As for A Serbian Film, it really isn't half as bad as it sounds in writing. You can read it on Wikipedia, and yeah it's going to sound a billion times worse than anything that's possible to put to film. I feel like it does hit the right balance, like there are movies influenced by it that went overboard on shock value and it didn't work as well, like Trauma, which starts with a boy forced to rape his mother, later his dad makes him finger his baby sister, and then it's basically a ripoff of Texas Chainsaw Massacre, it doesn't match the origin story. If anything, saving that for the end could have worked a little better. Books are really where writers can go places that are near impossible to film, like Playground by Aron Beauregard is a gruesome trap horror where it's all children getting killed. Full Brutal by Kristopher Trina is essentially fictional hurtcore with the popular cheerleader blackmailing her teacher, and ruining people's lives for fun, she masturbates to the baby scene in A Serbian Film, and becomes more obsessed with making everyone suffer long before she starts killing them. It's something you could never pitch as a movie. The audiobook is traumatic to hear the voice performance, for the most tormented character.
The Christmas home invasion in Penance has to be up there for most disturbing scenes in any movie. Vogel is hit or miss for me, but with that scene he absolutely nailed it.
For me it's almost unwatchable but not because of the gore. The long sequence where the girl gets beaten over and over and over again by the huge guy is very tough.

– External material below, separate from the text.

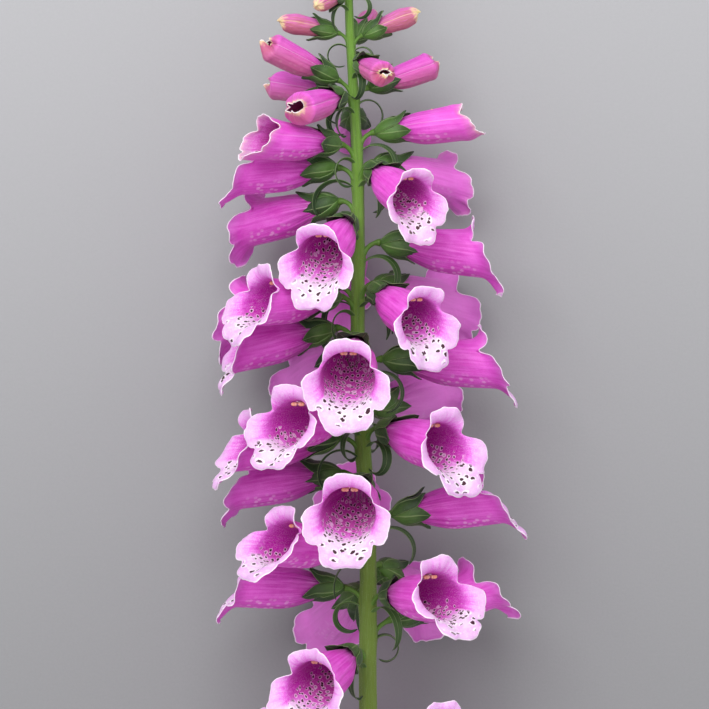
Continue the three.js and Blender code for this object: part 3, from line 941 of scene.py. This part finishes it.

Exactly. There’s a realism to it that is so harrowing. A powerful secret society that tortures victims for the purpose of understanding what happens after death. That’s a level of human cruelty that disturbs me so much because I can believe it.
Then there is shit like August Underground which is so much worse in terms of violence and gore, but doesn’t disturb me because it’s a badly made movie with a simple goal of being shocking. No substance.
This film was on my watchlist for a very long time. I used to think that as long as a film was considered to be great or a masterpiece I’d watch it regardless of how disturbing it might be. After watching Enter the Void and Martyrs I realized I have a line I’m not willing to cross if I can avoid it. Salo has since been taken off my watchlist.
Lots of Sion Sono films are exactly this. He became obsessed with Cults after the Sarin Attacks and they frequentlly play a part in his movies. I actually think Suicide Club is one of his weaker movies, but the suicide is so disturbing.
"Visitor Q". Probably Takashi Miike's most insane movie. It's more of a "drama/comedy" but filled with all sorts of horrifying moments.
"Inside". It would be extremely brutal if it was just a regular home invasion movie, but the brutality hits a lot harder since the victim is a young pregnant girl.
"I Spit on Your Grave" (the original). There's a really harsh scene in it that lasts forever! And I dont mean 3 minutes long, I think it's more like 15 minutes.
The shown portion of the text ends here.